## Set exercise
Return only the lines between the line holding "# ---- shift" and the line holding "record = json.load(file)", the two boundary lines included, exactly as they appear.
--*--
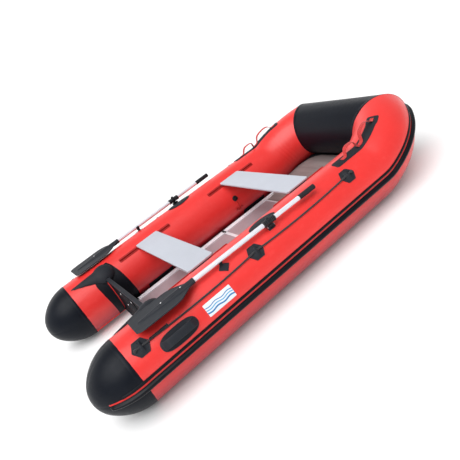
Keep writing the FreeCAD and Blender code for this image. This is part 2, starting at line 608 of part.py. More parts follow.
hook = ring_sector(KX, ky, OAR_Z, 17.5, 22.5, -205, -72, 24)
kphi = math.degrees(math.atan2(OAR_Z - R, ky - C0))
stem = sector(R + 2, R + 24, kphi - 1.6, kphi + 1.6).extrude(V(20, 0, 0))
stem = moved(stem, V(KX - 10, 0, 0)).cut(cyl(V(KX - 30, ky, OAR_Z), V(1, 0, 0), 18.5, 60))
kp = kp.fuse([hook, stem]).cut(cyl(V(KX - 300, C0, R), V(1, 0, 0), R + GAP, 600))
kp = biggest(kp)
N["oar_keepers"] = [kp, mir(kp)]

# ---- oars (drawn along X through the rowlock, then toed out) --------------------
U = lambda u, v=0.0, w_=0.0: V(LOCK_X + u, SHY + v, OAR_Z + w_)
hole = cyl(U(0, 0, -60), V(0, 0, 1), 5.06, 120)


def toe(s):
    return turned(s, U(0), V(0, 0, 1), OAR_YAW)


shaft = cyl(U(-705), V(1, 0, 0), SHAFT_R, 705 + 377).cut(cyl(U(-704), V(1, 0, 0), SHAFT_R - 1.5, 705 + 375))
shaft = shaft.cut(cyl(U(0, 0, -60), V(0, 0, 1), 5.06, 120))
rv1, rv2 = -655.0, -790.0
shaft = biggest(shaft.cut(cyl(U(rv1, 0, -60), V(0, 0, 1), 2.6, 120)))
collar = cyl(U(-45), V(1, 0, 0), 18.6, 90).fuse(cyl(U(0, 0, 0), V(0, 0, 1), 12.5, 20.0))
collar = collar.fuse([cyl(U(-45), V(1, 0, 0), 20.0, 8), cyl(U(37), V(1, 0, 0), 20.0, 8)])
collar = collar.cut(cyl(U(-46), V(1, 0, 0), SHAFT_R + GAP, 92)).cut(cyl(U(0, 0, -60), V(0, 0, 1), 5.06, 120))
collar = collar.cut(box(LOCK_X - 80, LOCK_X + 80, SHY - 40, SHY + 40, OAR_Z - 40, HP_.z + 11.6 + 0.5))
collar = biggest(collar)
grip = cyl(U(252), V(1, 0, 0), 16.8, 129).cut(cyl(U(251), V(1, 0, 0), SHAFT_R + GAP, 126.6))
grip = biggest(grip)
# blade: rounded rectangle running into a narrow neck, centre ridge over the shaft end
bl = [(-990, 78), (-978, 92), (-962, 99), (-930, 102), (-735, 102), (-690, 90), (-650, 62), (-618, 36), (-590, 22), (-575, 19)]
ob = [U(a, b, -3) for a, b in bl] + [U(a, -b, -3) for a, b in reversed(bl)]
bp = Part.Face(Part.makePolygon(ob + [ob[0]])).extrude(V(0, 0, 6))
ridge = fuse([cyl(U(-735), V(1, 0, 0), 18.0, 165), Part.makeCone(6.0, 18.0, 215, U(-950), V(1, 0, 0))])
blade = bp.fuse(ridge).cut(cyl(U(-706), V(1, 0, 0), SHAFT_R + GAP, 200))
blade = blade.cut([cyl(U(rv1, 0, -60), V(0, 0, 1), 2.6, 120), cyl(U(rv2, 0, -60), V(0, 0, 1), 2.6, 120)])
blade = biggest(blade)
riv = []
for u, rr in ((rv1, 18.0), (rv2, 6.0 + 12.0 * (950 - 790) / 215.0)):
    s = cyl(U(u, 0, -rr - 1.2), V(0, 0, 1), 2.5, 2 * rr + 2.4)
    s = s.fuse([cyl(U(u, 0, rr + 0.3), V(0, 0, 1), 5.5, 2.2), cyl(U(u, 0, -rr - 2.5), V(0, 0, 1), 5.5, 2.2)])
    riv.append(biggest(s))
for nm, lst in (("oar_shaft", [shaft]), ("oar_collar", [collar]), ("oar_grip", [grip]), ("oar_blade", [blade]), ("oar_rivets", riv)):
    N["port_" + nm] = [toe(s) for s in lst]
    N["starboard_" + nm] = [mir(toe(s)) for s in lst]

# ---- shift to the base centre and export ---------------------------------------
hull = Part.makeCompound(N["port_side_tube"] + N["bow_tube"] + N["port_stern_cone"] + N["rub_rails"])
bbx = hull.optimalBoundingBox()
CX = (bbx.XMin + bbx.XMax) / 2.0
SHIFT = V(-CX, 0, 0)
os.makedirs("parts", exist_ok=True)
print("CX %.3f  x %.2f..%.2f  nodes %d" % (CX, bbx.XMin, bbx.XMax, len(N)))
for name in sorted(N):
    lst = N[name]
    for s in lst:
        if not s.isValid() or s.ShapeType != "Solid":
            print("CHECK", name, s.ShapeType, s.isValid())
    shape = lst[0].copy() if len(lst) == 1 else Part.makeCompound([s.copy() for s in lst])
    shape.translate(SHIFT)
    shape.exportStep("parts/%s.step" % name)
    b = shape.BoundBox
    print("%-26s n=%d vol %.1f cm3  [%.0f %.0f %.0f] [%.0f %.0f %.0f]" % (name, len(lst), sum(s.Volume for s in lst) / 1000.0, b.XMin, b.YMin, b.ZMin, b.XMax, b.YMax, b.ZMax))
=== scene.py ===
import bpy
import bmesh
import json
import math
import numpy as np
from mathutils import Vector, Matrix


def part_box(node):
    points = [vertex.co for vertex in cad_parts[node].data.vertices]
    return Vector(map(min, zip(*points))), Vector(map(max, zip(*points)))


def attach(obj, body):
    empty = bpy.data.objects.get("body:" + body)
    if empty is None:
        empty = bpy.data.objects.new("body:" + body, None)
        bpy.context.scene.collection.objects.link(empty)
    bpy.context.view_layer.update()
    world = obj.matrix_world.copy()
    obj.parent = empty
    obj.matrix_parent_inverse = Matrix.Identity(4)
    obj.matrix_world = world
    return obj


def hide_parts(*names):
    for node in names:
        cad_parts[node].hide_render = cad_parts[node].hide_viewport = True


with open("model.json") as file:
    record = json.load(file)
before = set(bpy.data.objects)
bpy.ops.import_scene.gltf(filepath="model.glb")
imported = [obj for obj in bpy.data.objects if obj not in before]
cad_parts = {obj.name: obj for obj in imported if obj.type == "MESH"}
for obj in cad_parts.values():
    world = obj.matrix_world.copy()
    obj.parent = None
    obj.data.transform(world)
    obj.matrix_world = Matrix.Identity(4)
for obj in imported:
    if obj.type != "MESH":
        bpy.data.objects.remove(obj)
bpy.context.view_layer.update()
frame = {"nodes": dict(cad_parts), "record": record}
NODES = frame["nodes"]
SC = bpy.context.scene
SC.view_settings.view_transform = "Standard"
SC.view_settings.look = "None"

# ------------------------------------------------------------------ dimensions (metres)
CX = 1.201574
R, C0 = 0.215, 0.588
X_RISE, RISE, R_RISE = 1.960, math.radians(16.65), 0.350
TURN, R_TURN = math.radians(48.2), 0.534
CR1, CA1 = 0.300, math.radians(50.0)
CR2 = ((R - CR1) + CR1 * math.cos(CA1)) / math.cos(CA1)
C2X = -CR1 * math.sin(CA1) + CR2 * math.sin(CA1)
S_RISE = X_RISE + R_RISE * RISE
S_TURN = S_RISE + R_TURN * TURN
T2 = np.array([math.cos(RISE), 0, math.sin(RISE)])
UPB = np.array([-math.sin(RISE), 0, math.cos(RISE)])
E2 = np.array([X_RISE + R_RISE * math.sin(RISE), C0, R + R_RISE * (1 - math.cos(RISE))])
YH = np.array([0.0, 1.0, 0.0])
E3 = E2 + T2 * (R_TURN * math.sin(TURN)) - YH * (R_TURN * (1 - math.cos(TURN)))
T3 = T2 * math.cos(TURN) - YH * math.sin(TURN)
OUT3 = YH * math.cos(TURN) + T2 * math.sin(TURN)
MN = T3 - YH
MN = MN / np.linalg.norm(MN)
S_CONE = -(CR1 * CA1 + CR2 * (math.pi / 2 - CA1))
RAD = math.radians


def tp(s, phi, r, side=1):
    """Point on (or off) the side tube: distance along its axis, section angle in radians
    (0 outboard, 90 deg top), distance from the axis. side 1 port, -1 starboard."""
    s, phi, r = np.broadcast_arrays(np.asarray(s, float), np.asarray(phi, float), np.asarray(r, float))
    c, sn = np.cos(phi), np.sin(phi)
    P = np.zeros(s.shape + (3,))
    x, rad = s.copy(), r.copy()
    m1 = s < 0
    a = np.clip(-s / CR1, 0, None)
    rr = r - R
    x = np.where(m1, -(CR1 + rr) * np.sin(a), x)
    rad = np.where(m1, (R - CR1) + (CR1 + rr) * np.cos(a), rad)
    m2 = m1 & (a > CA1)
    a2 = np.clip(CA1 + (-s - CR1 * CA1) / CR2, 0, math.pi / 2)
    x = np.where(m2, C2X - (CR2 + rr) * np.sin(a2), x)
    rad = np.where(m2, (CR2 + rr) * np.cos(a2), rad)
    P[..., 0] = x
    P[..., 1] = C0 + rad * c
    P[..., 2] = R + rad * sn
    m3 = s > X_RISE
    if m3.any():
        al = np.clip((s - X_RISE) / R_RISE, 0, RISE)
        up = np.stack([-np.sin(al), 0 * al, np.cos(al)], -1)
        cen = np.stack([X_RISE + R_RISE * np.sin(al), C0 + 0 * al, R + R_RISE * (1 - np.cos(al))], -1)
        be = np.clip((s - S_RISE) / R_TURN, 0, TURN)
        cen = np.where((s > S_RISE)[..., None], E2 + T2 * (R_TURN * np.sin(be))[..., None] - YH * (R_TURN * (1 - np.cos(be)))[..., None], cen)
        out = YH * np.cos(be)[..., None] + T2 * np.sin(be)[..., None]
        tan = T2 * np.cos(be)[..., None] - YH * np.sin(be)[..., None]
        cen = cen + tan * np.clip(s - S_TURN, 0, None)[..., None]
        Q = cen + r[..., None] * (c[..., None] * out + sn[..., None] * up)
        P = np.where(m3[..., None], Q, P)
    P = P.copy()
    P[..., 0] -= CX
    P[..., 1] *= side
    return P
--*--
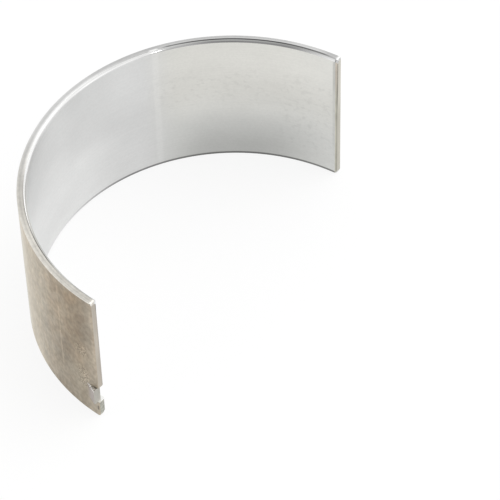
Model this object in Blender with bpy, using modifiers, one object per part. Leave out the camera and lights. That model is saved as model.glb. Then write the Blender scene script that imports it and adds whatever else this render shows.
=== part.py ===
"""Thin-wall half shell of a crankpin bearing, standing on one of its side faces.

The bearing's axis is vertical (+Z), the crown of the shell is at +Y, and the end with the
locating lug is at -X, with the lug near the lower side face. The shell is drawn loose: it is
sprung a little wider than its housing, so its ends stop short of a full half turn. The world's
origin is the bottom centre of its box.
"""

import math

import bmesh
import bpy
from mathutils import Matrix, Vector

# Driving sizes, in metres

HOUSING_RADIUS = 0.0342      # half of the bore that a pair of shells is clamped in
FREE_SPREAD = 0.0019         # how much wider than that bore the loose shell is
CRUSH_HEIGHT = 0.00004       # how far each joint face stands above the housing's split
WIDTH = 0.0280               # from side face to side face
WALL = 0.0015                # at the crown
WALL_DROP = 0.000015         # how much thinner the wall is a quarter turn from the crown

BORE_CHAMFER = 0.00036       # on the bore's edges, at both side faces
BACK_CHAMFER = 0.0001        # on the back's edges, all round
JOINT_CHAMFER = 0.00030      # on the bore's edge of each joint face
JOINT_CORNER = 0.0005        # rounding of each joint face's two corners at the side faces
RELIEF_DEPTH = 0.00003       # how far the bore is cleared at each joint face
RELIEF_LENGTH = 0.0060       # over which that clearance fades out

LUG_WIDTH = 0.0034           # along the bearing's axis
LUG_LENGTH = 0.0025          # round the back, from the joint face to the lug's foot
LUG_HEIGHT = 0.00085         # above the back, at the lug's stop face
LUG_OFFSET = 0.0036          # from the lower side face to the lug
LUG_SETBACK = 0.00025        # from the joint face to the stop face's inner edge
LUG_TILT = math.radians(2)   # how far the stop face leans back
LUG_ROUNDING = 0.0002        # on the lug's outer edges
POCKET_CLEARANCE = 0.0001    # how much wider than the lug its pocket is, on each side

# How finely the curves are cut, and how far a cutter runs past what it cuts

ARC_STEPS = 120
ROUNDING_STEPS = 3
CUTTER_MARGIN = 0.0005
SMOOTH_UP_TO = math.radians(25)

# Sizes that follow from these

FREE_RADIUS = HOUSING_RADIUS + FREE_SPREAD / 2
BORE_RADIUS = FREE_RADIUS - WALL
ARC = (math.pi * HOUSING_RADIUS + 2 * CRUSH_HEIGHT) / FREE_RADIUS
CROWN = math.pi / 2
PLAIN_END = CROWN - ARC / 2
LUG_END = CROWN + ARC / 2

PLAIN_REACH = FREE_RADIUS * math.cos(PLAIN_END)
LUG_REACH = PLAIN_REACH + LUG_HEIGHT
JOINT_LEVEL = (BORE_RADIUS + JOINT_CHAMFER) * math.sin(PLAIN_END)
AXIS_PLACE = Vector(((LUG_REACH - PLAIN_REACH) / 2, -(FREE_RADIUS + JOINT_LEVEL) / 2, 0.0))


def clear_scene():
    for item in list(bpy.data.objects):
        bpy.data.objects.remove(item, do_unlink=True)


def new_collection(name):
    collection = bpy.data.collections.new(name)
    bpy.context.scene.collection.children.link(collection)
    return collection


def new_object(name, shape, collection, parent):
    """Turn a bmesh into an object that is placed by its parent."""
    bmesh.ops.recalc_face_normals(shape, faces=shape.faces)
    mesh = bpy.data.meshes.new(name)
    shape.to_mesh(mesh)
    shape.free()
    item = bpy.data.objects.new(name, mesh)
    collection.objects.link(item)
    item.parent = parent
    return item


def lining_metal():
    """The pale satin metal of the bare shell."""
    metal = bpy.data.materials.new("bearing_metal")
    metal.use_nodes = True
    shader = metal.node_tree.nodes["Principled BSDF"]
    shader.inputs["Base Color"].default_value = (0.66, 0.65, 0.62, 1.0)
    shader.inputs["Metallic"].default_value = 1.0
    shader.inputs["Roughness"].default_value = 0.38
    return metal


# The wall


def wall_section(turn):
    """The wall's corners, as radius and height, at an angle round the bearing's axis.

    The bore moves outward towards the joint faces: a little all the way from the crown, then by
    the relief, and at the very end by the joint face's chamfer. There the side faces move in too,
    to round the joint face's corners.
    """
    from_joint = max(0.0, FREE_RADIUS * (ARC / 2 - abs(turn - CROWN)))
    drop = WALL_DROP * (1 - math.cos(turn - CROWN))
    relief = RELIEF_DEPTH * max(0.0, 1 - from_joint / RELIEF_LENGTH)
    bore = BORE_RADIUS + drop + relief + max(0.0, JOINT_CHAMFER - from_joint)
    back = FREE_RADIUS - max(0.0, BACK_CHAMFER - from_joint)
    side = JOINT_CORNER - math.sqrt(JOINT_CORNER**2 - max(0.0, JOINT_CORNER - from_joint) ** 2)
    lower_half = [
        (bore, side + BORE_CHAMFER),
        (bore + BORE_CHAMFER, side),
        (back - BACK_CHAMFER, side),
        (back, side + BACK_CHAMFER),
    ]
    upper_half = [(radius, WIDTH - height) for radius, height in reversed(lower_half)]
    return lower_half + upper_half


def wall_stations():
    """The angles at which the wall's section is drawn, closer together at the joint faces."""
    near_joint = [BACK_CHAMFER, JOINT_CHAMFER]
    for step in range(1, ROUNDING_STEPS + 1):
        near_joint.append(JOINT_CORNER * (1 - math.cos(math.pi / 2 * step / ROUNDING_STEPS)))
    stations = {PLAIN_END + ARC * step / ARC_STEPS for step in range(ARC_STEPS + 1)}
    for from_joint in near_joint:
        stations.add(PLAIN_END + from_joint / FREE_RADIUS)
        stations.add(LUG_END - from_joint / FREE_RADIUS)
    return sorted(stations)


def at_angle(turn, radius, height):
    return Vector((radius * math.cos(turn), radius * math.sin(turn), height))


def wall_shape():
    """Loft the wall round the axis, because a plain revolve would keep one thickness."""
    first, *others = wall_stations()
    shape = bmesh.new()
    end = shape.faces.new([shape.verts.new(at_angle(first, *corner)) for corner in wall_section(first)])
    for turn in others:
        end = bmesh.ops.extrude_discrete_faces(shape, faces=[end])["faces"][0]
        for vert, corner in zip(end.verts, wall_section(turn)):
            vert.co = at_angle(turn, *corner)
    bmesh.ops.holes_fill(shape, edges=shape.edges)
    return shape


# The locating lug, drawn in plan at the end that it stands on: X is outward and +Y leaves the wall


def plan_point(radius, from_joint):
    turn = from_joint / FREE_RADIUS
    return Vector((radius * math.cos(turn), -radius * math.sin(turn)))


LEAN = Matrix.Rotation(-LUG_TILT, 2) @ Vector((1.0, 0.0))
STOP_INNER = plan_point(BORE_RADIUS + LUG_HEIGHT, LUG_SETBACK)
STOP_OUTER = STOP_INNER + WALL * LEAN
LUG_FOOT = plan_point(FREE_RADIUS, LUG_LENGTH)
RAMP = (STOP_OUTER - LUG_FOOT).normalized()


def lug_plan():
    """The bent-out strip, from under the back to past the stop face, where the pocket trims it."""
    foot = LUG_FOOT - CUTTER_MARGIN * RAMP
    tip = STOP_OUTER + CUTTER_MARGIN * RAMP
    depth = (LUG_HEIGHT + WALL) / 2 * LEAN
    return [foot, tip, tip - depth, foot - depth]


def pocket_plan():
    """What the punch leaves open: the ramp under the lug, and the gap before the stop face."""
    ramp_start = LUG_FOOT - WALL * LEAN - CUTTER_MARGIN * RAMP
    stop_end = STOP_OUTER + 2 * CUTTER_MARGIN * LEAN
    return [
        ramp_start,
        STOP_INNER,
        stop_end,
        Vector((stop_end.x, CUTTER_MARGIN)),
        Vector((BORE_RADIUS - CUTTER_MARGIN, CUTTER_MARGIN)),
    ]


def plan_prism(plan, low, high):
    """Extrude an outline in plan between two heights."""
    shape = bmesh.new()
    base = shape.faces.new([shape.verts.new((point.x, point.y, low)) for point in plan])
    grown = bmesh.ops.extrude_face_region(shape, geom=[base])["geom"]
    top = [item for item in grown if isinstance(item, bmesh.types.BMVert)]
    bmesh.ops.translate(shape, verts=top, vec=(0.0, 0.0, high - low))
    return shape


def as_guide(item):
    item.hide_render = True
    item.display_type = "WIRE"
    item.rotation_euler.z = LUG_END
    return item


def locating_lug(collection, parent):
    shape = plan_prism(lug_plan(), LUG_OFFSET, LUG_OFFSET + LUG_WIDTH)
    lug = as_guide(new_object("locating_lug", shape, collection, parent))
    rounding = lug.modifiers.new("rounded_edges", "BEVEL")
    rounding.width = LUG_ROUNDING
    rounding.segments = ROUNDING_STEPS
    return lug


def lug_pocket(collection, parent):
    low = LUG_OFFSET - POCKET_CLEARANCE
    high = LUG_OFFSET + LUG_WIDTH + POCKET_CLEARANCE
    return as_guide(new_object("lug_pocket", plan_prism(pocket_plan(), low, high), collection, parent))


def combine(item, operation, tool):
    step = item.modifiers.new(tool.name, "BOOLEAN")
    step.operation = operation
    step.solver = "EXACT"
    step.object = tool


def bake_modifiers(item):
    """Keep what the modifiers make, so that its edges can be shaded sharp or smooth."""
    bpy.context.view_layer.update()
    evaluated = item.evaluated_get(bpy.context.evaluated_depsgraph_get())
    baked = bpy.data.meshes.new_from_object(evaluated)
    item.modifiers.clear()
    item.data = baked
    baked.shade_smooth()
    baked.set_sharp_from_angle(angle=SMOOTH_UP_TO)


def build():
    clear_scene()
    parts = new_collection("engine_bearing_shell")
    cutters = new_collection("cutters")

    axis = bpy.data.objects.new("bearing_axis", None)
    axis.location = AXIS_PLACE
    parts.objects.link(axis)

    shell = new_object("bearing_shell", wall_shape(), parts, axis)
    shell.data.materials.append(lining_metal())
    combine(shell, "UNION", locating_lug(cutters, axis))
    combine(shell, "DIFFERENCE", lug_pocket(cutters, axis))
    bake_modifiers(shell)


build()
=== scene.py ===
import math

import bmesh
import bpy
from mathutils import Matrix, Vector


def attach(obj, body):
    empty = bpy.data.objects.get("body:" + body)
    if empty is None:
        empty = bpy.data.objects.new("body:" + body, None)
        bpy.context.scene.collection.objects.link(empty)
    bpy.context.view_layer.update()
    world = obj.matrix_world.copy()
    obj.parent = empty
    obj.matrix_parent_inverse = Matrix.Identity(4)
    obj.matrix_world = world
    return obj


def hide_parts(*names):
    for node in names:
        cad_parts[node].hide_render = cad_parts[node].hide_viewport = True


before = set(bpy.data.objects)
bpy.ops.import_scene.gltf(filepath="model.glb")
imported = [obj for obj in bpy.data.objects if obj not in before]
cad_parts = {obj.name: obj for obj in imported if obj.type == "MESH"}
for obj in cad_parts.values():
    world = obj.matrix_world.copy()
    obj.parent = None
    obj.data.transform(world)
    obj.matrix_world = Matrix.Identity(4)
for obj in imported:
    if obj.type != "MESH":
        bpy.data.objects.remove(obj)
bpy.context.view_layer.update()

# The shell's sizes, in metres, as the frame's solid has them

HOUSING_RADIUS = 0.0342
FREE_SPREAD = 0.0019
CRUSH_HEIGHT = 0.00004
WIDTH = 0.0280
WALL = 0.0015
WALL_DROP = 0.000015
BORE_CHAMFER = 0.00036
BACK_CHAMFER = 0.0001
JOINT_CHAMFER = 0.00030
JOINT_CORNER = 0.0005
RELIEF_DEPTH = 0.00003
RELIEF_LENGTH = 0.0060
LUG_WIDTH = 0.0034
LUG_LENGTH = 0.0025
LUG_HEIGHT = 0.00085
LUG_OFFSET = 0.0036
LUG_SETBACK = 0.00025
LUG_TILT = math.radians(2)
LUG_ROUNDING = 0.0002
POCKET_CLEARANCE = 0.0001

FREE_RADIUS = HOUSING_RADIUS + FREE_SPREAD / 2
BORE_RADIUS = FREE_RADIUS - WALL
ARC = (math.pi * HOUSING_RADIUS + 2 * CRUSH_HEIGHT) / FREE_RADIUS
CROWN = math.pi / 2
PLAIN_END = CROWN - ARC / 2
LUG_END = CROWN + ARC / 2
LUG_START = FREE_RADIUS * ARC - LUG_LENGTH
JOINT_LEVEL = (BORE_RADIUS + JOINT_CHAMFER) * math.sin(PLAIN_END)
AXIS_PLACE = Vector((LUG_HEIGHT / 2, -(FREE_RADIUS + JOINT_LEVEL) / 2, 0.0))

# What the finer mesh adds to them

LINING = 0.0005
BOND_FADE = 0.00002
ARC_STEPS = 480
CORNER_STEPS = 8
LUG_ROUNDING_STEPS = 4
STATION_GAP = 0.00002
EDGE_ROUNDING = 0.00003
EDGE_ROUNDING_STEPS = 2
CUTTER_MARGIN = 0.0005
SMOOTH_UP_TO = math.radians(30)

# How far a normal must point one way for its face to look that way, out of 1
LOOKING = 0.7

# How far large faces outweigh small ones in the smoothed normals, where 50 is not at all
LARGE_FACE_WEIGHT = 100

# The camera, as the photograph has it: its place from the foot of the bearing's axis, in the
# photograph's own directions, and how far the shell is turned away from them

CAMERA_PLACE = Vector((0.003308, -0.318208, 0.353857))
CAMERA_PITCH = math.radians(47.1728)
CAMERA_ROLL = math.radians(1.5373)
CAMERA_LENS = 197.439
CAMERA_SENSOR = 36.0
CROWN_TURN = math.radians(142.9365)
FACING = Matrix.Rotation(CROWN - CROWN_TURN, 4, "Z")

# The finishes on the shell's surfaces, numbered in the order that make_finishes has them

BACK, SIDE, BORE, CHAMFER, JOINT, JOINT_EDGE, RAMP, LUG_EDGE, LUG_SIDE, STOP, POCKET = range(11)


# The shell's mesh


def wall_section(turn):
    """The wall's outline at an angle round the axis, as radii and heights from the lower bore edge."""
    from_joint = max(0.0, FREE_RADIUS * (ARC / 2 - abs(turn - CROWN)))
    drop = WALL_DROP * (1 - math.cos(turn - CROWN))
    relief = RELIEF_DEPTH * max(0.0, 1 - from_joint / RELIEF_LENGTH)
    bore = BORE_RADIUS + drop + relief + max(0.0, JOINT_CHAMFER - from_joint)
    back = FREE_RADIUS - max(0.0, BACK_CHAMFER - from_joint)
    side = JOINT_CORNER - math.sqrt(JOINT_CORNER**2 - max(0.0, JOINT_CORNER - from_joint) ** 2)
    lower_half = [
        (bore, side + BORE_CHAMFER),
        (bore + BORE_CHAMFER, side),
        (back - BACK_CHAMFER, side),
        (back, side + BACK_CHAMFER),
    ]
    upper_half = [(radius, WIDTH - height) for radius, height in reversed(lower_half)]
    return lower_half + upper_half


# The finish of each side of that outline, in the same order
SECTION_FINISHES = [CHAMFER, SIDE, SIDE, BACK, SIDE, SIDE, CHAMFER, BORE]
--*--
## Complete answer
# ---- shift to the base centre and export ---------------------------------------
hull = Part.makeCompound(N["port_side_tube"] + N["bow_tube"] + N["port_stern_cone"] + N["rub_rails"])
bbx = hull.optimalBoundingBox()
CX = (bbx.XMin + bbx.XMax) / 2.0
SHIFT = V(-CX, 0, 0)
os.makedirs("parts", exist_ok=True)
print("CX %.3f  x %.2f..%.2f  nodes %d" % (CX, bbx.XMin, bbx.XMax, len(N)))
for name in sorted(N):
    lst = N[name]
    for s in lst:
        if not s.isValid() or s.ShapeType != "Solid":
            print("CHECK", name, s.ShapeType, s.isValid())
    shape = lst[0].copy() if len(lst) == 1 else Part.makeCompound([s.copy() for s in lst])
    shape.translate(SHIFT)
    shape.exportStep("parts/%s.step" % name)
    b = shape.BoundBox
    print("%-26s n=%d vol %.1f cm3  [%.0f %.0f %.0f] [%.0f %.0f %.0f]" % (name, len(lst), sum(s.Volume for s in lst) / 1000.0, b.XMin, b.YMin, b.ZMin, b.XMax, b.YMax, b.ZMax))
=== scene.py ===
import bpy
import bmesh
import json
import math
import numpy as np
from mathutils import Vector, Matrix


def part_box(node):
    points = [vertex.co for vertex in cad_parts[node].data.vertices]
    return Vector(map(min, zip(*points))), Vector(map(max, zip(*points)))


def attach(obj, body):
    empty = bpy.data.objects.get("body:" + body)
    if empty is None:
        empty = bpy.data.objects.new("body:" + body, None)
        bpy.context.scene.collection.objects.link(empty)
    bpy.context.view_layer.update()
    world = obj.matrix_world.copy()
    obj.parent = empty
    obj.matrix_parent_inverse = Matrix.Identity(4)
    obj.matrix_world = world
    return obj


def hide_parts(*names):
    for node in names:
        cad_parts[node].hide_render = cad_parts[node].hide_viewport = True


with open("model.json") as file:
    record = json.load(file)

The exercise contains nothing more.